5. Plaintiff has overpaid its income taxes for the years 1953, 1954 and 1955 and is entitled to recover from defendant the overpaid amount in each year and interest thereon heretofore assessed against, and collected from, plaintiff by defendant, with interest thereon from the dates of payment thereof as provided by law, together with all allowable costs of suit.
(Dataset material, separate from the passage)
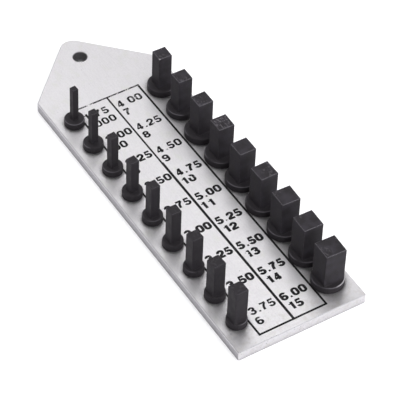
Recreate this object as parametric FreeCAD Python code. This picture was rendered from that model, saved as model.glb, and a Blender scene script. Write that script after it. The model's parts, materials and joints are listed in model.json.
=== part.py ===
"""Clock key gauge: a flat metal plate carrying eighteen square pegs of graded size.

Lengths are millimetres. X runs across the plate, Y from its square end to its pointed end,
Z up out of the face that carries the pegs. The origin is on the underside, at the middle of
the plate's width and length.
"""
import FreeCAD, Part

import math
import os
from dataclasses import dataclass

Vector = FreeCAD.Vector
UP = Vector(0, 0, 1)

# Plate: a sheet with a square end, two long sides, and two mitres that meet in a rounded tip.
PLATE_WIDTH = 38.8
SIDE_LENGTH = 103.3
PLATE_THICKNESS = 3.0
MITRE_ANGLE = 45.0
TIP_RADIUS = 3.7
CORNER_RADIUS = 0.4
EDGE_BREAK = 0.2

# Hole near the tip, for hanging the gauge on a nail or a ring.
HANGING_HOLE_DIAMETER = 4.0
HANGING_HOLE_FROM_TIP = 7.5

# Two rows of pegs, the smallest of each row nearest the tip.
PEGS_PER_ROW = 9
PEG_PITCH = 10.33
LAST_PEG_FROM_END = 8.91
LEFT_ROW_FROM_EDGE = 5.0
RIGHT_ROW_FROM_EDGE = 6.1
SMALLEST_PEG = 1.75
SIZE_STEP = 0.25

# Square part of a peg, as a key meets it. Height is above the plate.
PEG_HEIGHT = 13.2
PEG_CORNER_RADIUS = 0.12
PEG_TOP_BREAK = 0.2

# Each peg sits a few degrees out of square, as it was fitted. Degrees, from the tip down the row.
LEFT_ROW_TURNS = (3.5, 3.0, 4.5, 4.5, 2.5, 0.0, 2.0, 3.0, 1.0)
RIGHT_ROW_TURNS = (-1.5, -0.5, 0.5, -1.0, 0.0, 1.0, -2.0, -1.5, -2.0)

# Round collar at the foot of a peg: small down the left row, large down the right row, except
# for the first few pegs there, which have medium ones.
SMALL_COLLAR_DIAMETER = 5.65
MEDIUM_COLLAR_DIAMETER = 8.0
LARGE_COLLAR_DIAMETER = 9.0
MEDIUM_COLLARS = 2
COLLAR_HEIGHT = 2.0
COLLAR_RIM_RADIUS = 0.4

# Stem below the collar: a spigot through the plate, its end spread into a countersink.
SMALL_SPIGOT_DIAMETER = 3.0
LARGE_SPIGOT_DIAMETER = 4.6
SPIGOT_CLEARANCE = 0.02
HEAD_OVERHANG = 0.7
HEAD_RIM = 0.2
HEAD_RECESS = 0.1

# How close two places are to count as one when edges are picked.
SAME_PLACE = 0.001


@dataclass(frozen=True)
class PegPlan:
    """Sizes and place of one peg, all worked out from the driving dimensions."""

    size: float
    x: float
    y: float
    turn: float
    collar_radius: float
    spigot_radius: float

    @property
    def node(self):
        """Name of the node, such as peg_1_75 for the 1.75 mm peg."""
        return "peg_" + f"{self.size:.2f}".replace(".", "_")


def mitre_rise():
    """Height that the mitres would gain if they met in a sharp point."""
    return PLATE_WIDTH / 2 * math.tan(math.radians(MITRE_ANGLE))


def tip_centre_from_end():
    """Distance from the square end to the centre of the rounded tip."""
    return SIDE_LENGTH + mitre_rise() - TIP_RADIUS / math.cos(math.radians(MITRE_ANGLE))


PLATE_LENGTH = tip_centre_from_end() + TIP_RADIUS


def from_end(distance):
    """Y of a place that lies the given distance from the plate's square end."""
    return distance - PLATE_LENGTH / 2


def row_of_pegs(row_x, first_size, turns, collar_diameters, spigot_diameter):
    """Plans of one row, from the tip end down to the square end."""
    plans = []
    for place, collar_diameter in enumerate(collar_diameters):
        steps_from_last = len(collar_diameters) - 1 - place
        plans.append(PegPlan(
            size=first_size + SIZE_STEP * place,
            x=row_x,
            y=from_end(LAST_PEG_FROM_END + PEG_PITCH * steps_from_last),
            turn=turns[place % len(turns)],
            collar_radius=collar_diameter / 2,
            spigot_radius=spigot_diameter / 2,
        ))
    return plans


def left_row():
    """Plans of the row of small pegs."""
    row_x = LEFT_ROW_FROM_EDGE - PLATE_WIDTH / 2
    collars = [SMALL_COLLAR_DIAMETER] * PEGS_PER_ROW
    return row_of_pegs(row_x, SMALLEST_PEG, LEFT_ROW_TURNS, collars, SMALL_SPIGOT_DIAMETER)


def right_row():
    """Plans of the row of large pegs, whose sizes go on where the left row ends."""
    row_x = PLATE_WIDTH / 2 - RIGHT_ROW_FROM_EDGE
    first_size = SMALLEST_PEG + SIZE_STEP * PEGS_PER_ROW
    medium = [MEDIUM_COLLAR_DIAMETER] * MEDIUM_COLLARS
    large = [LARGE_COLLAR_DIAMETER] * (PEGS_PER_ROW - MEDIUM_COLLARS)
    return row_of_pegs(
        row_x, first_size, RIGHT_ROW_TURNS, medium + large, LARGE_SPIGOT_DIAMETER)


def turned_solid(outline):
    """Solid of revolution about Z from a closed outline of edges in the XZ plane."""
    face = Part.Face(Part.Wire(outline))
    return face.revolve(Vector(0, 0, 0), UP, 360)


def closed_polygon(points):
    """Straight edges through the points and back to the first."""
    ends = points[1:] + points[:1]
    return [Part.makeLine(start, end) for start, end in zip(points, ends)]


def plate_outline():
    """Closed wire of the plate's outline at the underside, with its tip as an arc."""
    angle = math.radians(MITRE_ANGLE)
    half = PLATE_WIDTH / 2
    shoulder_y = from_end(SIDE_LENGTH)
    end_y = from_end(0)
    centre_y = from_end(tip_centre_from_end())
    tangent_x = TIP_RADIUS * math.sin(angle)
    tangent_y = centre_y + TIP_RADIUS * math.cos(angle)
    right_tangent = Vector(tangent_x, tangent_y, 0)
    left_tangent = Vector(-tangent_x, tangent_y, 0)
    corners = [
        left_tangent,
        Vector(-half, shoulder_y, 0),
        Vector(-half, end_y, 0),
        Vector(half, end_y, 0),
        Vector(half, shoulder_y, 0),
        right_tangent,
    ]
    edges = [Part.makeLine(start, end) for start, end in zip(corners, corners[1:])]
    tip_top = Vector(0, centre_y + TIP_RADIUS, 0)
    edges.append(Part.Arc(right_tangent, tip_top, left_tangent).toShape())
    return Part.Wire(edges)


def upright_edges(solid):
    """Edges that run along Z."""
    return [
        edge for edge in solid.Edges
        if max(edge.BoundBox.XLength, edge.BoundBox.YLength) < SAME_PLACE
    ]


def edges_at_corners(solid):
    """Upright edges at the plate's shoulders and at the corners of its square end."""
    half = PLATE_WIDTH / 2
    return [
        edge for edge in upright_edges(solid)
        if abs(abs(edge.CenterOfMass.x) - half) < SAME_PLACE
    ]


def rim_edges(solid):
    """Edges that run round the top and the bottom face."""
    levels = (0.0, PLATE_THICKNESS)
    return [
        edge for edge in solid.Edges
        if any(max(abs(edge.BoundBox.ZMin - z), abs(edge.BoundBox.ZMax - z)) < SAME_PLACE
               for z in levels)
    ]


def hanging_hole():
    """Drill through the plate with a fine countersink at both faces."""
    radius = HANGING_HOLE_DIAMETER / 2
    mouth = radius + EDGE_BREAK
    top = PLATE_THICKNESS
    outline = closed_polygon([
        Vector(0, 0, 0),
        Vector(mouth, 0, 0),
        Vector(radius, 0, EDGE_BREAK),
        Vector(radius, 0, top - EDGE_BREAK),
        Vector(mouth, 0, top),
        Vector(0, 0, top),
    ])
    drill = turned_solid(outline)
    drill.translate(Vector(0, from_end(PLATE_LENGTH - HANGING_HOLE_FROM_TIP), 0))
    return drill


def peg_hole(plan):
    """Hole for one peg's spigot, countersunk from below for its spread end."""
    radius = plan.spigot_radius + SPIGOT_CLEARANCE
    mouth = radius + HEAD_OVERHANG
    shoulder = HEAD_RECESS + HEAD_RIM
    outline = closed_polygon([
        Vector(0, 0, 0),
        Vector(mouth, 0, 0),
        Vector(mouth, 0, shoulder),
        Vector(radius, 0, shoulder + HEAD_OVERHANG),
        Vector(radius, 0, PLATE_THICKNESS),
        Vector(0, 0, PLATE_THICKNESS),
    ])
    hole = turned_solid(outline)
    hole.translate(Vector(plan.x, plan.y, 0))
    return hole


def gauge_plate(plans):
    """The plate with its broken edges, its hanging hole and a hole for each peg."""
    plate = Part.Face(plate_outline()).extrude(UP * PLATE_THICKNESS)
    plate = plate.makeFillet(CORNER_RADIUS, edges_at_corners(plate))
    plate = plate.makeChamfer(EDGE_BREAK, rim_edges(plate))
    return plate.cut([hanging_hole()] + [peg_hole(plan) for plan in plans])


def peg_stem(plan):
    """Spread end, spigot and collar, turned in one about the peg's own axis."""
    spigot = plan.spigot_radius
    head = spigot + HEAD_OVERHANG
    collar = plan.collar_radius
    seat = PLATE_THICKNESS
    crown = seat + COLLAR_HEIGHT
    shoulder = HEAD_RECESS + HEAD_RIM
    rim_low = Vector(collar, 0, crown - COLLAR_RIM_RADIUS)
    rim_high = Vector(collar - COLLAR_RIM_RADIUS, 0, crown)
    rim_reach = COLLAR_RIM_RADIUS * math.cos(math.radians(45))
    rim_middle = Vector(
        collar - COLLAR_RIM_RADIUS + rim_reach, 0, crown - COLLAR_RIM_RADIUS + rim_reach)
    corners = [
        rim_high,
        Vector(0, 0, crown),
        Vector(0, 0, HEAD_RECESS),
        Vector(head, 0, HEAD_RECESS),
        Vector(head, 0, shoulder),
        Vector(spigot, 0, shoulder + HEAD_OVERHANG),
        Vector(spigot, 0, seat),
        Vector(collar, 0, seat),
        rim_low,
    ]
    outline = [Part.makeLine(start, end) for start, end in zip(corners, corners[1:])]
    outline.append(Part.Arc(rim_low, rim_middle, rim_high).toShape())
    return turned_solid(outline)


def peg_square(plan):
    """Square prism that the key slides over, with rounded corners and a broken top edge."""
    foot = PLATE_THICKNESS + COLLAR_HEIGHT / 2
    height = PLATE_THICKNESS + PEG_HEIGHT - foot
    corner = Vector(-plan.size / 2, -plan.size / 2, foot)
    prism = Part.makeBox(plan.size, plan.size, height, corner)
    prism = prism.makeFillet(PEG_CORNER_RADIUS, upright_edges(prism))
    top = foot + height
    top_edges = [edge for edge in prism.Edges if edge.BoundBox.ZMin > top - SAME_PLACE]
    return prism.makeChamfer(PEG_TOP_BREAK, top_edges)


def peg(plan):
    """One peg, moulded in one: spread end, spigot, collar and square."""
    solid = peg_stem(plan).fuse(peg_square(plan)).removeSplitter()
    solid.rotate(Vector(0, 0, 0), UP, plan.turn)
    solid.translate(Vector(plan.x, plan.y, 0))
    return solid


def main():
    """Write one STEP file for the plate and one for each peg."""
    os.makedirs("parts", exist_ok=True)
    plans = left_row() + right_row()
    gauge_plate(plans).exportStep("parts/gauge_plate.step")
    for plan in plans:
        peg(plan).exportStep(f"parts/{plan.node}.step")


main()
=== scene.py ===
"""Dresses the clock key gauge: a satin aluminium plate, black square pegs and the worn size print.

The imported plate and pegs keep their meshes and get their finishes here. The print on the
plate is modelled here, because ink is too thin for the solids. Sizes are in millimetres
in the classes and turn to metres where a mesh is made.
"""

import json
import logging
import math
from collections.abc import Iterable, Mapping, Sequence
from dataclasses import dataclass
from enum import Enum
from typing import Any, ClassVar

import bmesh
import bpy
from bpy.types import Material, Mesh, Node, NodeSocket, NodeTree, Object
from mathutils import Matrix, Vector

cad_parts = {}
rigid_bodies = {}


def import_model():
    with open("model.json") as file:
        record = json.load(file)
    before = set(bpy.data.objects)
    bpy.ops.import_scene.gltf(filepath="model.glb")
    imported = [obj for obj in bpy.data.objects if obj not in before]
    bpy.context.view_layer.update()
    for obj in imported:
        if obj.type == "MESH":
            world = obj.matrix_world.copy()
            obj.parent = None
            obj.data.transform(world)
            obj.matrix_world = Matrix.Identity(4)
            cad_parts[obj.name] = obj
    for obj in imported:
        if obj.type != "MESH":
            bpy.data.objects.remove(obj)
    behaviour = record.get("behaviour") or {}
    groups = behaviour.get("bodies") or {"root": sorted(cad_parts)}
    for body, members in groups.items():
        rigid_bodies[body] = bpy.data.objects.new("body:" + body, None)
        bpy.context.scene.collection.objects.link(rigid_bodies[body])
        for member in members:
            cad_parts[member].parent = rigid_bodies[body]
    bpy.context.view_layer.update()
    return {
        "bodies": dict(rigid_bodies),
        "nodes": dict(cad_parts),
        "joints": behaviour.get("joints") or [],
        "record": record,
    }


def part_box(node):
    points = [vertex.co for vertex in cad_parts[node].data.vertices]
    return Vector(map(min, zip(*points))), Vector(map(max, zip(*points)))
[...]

6. The counterclaim filed by defendant should be dismissed. 
      
      . The parties have agreed that the court’s decision in this case will also control the disposition of Eastvale Clay Products Company v. United States, Civil 16805, now pending in this court.
     
      
      . P.C.E. is a measurement of a clay’s refractoriness or ability to withstand deformation at high temperatures.
     
      
      . One of the two was American Fire Olay & Products Company, whose principal product was a “bloating” fire clay in demand for special steel mill purposes for which plaintiff’s fire clay was not suitable. The Record is not clear as to the type of clay produced by West Darling-ton Olay Company, the other of the two.
     
      
      . In the alternative, defendant also contends that if the evidence does not justify a finding of the representative market price for 1955 that the proportionate profits method should be used. See: Treasury Regulations 118, § 39.23(m)-l(e) (3); 26 C.F.R. 39.23(m)-l(e) (3).
     
      
      . An appeal to the Sixth Circuit is pending.
     
      
      . In its pertinent part § 114(b) (4) (B) of the 1939 Code provides:
      “(B) Definition of gross income from property. As used in this paragraph the term ‘gross income from the property’ means the gross income from mining. The term ‘mining’ as used herein shall be considered to include not merely the extraction of the ores or minerals from the ground but also the ordinary treatment processes normally applied by mine owners or operators in order to obtain ‘the commercially marketable mineral product or products. * * * ”
      The provisions of § 613(c) (1) and (2) of the 1954 Code are substantially identical.